'Kekemelerin en büyük zorluğu, toplumun tepkisi'
22 Ekim Dünya Kekemelik Günü'nde konuşan Psikolog Tuğba Yıldız, kekemeliğin iletişimin farklı bir biçimi olduğunu vurgulayarak, 'Kekeme bireylerin karşılaştığı en büyük zorluk, genellikle kekemeliğin kendisi değil, toplumun buna verdiği tepkidir' dedi.
Kekemelik; konuşma akışında duraksama, tekrar ya da uzatmalarla anlaşılan bir konuşma bozukluğudur. Psikolog Tuğba Yılmaz, kekememe bireylerin yaşadığı en büyük zorluğun toplum olduğunu ve 22 Ekim tarihinin konuşma farklılığı yaşayan bireylere destek olmanın önemini vurguladığını belirterek, 'Bugün, 22 Ekim Dünya Kekemelik Günü. Bu özel gün, kekemeliği yalnızca bir konuşma bozukluğu olarak değil, iletişimin farklı bir biçimi olarak görmemiz için önemli bir farkındalık fırsatı sunmaktadır. Kekemelik, konuşma akışında duraksama, tekrar ya da uzatmalarla kendini gösterir; ancak bu durum, bireyin düşünme yeteneğini ya da duygusal ifadesini hiçbir şekilde azaltmaz.

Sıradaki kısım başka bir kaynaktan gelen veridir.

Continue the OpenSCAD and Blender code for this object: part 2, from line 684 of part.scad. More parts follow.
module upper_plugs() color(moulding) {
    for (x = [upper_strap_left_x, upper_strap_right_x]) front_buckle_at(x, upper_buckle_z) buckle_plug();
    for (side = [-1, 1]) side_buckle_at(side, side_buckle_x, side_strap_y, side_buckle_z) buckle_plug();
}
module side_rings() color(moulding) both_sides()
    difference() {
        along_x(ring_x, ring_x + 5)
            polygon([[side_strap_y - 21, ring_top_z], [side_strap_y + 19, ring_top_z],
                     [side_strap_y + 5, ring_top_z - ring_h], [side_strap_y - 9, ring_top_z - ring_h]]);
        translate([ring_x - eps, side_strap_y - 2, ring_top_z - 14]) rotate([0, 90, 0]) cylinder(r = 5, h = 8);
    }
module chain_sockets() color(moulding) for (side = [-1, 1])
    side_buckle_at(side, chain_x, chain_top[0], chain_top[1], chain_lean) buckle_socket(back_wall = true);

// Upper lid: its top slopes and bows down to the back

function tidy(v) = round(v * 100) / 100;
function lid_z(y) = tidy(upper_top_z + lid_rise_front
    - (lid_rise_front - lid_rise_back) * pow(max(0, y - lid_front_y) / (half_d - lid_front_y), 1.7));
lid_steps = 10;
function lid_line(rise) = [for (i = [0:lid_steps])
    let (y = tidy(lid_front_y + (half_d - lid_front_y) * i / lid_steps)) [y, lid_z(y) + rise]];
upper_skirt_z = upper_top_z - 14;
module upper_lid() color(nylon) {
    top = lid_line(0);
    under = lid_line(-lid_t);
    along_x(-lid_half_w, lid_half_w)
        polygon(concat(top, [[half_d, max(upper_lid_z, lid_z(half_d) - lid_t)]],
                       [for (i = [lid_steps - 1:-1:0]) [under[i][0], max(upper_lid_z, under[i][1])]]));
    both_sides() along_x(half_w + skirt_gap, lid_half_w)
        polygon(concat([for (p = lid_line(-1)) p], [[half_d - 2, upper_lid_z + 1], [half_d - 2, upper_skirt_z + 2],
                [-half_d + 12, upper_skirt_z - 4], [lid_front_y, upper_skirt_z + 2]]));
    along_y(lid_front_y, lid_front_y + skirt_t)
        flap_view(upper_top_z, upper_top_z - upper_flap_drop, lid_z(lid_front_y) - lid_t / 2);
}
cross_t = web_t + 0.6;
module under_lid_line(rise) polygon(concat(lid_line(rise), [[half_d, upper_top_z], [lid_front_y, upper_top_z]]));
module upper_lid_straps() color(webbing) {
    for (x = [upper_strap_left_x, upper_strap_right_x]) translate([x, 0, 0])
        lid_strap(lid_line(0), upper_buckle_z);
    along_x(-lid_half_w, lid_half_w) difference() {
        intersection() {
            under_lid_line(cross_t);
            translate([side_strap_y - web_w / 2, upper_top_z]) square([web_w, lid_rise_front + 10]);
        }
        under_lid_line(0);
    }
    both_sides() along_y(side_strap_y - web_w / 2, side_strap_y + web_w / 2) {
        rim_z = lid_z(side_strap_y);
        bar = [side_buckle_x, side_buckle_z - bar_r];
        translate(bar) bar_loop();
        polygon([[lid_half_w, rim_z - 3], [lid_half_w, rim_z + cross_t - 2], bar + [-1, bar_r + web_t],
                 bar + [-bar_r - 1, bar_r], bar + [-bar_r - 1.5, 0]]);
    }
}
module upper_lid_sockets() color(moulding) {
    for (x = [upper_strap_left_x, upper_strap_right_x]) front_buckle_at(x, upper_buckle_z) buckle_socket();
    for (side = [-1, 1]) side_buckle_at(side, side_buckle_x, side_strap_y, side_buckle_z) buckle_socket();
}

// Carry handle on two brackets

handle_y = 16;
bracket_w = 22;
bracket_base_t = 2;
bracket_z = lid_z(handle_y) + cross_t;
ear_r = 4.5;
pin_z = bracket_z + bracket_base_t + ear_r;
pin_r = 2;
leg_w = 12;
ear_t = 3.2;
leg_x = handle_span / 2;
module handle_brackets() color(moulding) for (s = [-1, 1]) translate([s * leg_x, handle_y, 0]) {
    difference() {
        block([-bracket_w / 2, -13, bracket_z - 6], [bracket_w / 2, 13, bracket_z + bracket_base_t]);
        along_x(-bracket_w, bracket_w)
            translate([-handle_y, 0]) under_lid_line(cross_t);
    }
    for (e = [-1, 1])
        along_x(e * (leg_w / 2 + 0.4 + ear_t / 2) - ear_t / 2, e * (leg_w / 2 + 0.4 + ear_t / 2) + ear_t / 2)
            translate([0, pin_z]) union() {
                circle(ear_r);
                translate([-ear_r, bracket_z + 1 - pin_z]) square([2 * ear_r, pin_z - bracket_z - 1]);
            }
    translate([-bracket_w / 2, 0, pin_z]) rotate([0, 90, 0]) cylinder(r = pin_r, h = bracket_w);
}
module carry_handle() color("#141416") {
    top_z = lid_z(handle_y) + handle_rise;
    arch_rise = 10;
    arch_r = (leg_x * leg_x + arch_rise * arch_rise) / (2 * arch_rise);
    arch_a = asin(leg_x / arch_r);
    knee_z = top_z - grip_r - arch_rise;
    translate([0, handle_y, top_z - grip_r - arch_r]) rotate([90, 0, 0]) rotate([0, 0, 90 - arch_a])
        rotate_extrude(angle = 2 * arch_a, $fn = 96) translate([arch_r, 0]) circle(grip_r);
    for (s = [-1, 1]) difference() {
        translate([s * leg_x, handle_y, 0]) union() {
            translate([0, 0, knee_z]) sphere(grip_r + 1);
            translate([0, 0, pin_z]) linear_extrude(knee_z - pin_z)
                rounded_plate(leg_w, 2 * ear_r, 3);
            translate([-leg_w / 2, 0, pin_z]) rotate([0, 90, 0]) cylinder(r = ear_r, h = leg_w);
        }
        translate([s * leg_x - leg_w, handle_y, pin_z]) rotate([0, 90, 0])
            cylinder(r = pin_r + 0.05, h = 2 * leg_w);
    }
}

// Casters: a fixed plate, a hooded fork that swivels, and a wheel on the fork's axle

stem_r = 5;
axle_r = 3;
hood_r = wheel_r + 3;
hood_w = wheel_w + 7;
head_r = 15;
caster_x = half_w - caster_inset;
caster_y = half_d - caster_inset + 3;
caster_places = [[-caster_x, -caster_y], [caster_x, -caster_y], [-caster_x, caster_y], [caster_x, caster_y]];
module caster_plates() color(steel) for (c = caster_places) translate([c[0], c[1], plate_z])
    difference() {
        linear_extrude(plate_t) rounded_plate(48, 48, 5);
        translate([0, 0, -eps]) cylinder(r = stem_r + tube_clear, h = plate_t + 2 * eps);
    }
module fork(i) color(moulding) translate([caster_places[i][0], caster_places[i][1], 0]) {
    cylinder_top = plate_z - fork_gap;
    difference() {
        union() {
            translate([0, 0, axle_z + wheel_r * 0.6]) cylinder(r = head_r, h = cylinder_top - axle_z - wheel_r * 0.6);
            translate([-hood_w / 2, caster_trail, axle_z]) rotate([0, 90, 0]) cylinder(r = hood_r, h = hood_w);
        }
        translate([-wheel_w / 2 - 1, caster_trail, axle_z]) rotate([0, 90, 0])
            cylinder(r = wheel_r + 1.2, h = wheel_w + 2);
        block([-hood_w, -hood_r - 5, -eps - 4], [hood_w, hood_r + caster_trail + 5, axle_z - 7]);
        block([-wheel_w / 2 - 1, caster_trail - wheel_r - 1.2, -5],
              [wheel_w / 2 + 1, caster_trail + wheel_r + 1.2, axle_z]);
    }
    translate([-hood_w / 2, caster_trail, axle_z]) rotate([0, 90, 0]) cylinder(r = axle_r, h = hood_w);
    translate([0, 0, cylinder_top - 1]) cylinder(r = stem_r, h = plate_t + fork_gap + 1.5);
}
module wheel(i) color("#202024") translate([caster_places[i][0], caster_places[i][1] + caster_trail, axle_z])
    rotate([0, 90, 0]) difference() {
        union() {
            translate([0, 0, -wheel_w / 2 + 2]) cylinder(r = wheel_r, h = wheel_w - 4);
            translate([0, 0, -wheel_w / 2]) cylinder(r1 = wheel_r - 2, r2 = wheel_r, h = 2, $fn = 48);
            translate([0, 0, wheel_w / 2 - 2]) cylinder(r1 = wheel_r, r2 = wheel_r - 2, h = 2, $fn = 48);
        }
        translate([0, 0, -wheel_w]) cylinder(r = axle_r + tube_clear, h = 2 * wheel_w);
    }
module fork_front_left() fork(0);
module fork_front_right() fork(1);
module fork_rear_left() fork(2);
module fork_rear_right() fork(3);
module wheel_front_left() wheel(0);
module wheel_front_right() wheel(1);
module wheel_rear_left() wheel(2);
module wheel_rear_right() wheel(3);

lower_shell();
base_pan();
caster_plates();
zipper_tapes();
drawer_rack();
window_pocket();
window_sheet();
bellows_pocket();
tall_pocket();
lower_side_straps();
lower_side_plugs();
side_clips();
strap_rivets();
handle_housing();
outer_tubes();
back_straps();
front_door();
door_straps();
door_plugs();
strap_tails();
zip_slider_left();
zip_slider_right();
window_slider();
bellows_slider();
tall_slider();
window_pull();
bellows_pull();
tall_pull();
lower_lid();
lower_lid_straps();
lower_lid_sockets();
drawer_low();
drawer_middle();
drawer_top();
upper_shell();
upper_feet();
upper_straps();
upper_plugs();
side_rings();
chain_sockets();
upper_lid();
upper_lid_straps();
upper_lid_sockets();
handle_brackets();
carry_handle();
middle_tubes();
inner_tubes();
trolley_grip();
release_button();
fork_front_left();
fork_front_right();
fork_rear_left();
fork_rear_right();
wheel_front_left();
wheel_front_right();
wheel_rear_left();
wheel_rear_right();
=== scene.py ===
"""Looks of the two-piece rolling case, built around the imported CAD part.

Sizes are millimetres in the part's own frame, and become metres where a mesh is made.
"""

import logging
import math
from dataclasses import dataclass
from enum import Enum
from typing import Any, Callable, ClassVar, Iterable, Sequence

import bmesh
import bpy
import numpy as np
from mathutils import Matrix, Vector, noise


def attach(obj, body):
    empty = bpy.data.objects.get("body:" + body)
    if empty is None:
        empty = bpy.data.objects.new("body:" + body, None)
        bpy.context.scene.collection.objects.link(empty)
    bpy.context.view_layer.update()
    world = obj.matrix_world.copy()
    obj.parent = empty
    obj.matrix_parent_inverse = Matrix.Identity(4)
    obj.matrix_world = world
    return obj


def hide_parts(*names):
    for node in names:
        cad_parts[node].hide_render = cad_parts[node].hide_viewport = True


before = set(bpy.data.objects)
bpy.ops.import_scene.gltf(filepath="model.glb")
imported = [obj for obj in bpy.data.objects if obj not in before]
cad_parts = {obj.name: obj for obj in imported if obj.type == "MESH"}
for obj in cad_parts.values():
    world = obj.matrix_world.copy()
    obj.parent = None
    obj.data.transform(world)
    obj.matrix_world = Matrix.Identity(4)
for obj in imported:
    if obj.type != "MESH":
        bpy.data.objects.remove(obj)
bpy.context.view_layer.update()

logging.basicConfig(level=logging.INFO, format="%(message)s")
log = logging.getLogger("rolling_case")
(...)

Dünya genelinde milyonlarca kişi bu deneyimi paylaşmaktadır. Kekeme bireylerin karşılaştığı en büyük zorluk, genellikle kekemeliğin kendisi değil, toplumun buna verdiği tepkidir. Bu nedenle bu gün, hem toplumsal farkındalık oluşturmak hem de konuşma farklılığı yaşayan bireylere destek olmanın önemini vurgulamaktadır' açıklamalarında bulundu.
'KEKEMELİK BİR EKSİKLİK DEĞİL, KONUŞMA ÇEŞİTLİLİĞİDİR'
Psikolog Yıldız, kekemelikte erken teşhisin önemine ve tedavi sürecinde amacın akıcılığı arttırmaktan ziyade özgüveni arttırmak olduğuna vurgu yaparak, 'Erken müdahale, kekemelikte büyük fark yaratmaktadır. Özellikle çocukluk döneminde başlanan konuşma terapileri, nefes kontrolü, ritim çalışmaları ve bilişsel-davranışçı tekniklerle desteklenmektedir.
Bu süreçte amaç yalnızca akıcılığı artırmak değil; bireyin özgüvenini, sosyal iletişimini ve kendini ifade etme becerisini güçlendirmektir. Ailelerin sabırlı, destekleyici tutumu da terapinin en önemli parçasıdır. Kekemelik bir eksiklik değil, konuşmanın çeşitliliğidir. Her bireyin sesi, kendine özgü bir ritim taşır. Bugün, o farklı ritimleri duymak ve her sesi aynı değerle dinlemek için bir çağrıdır' ifadelerinde bulundu.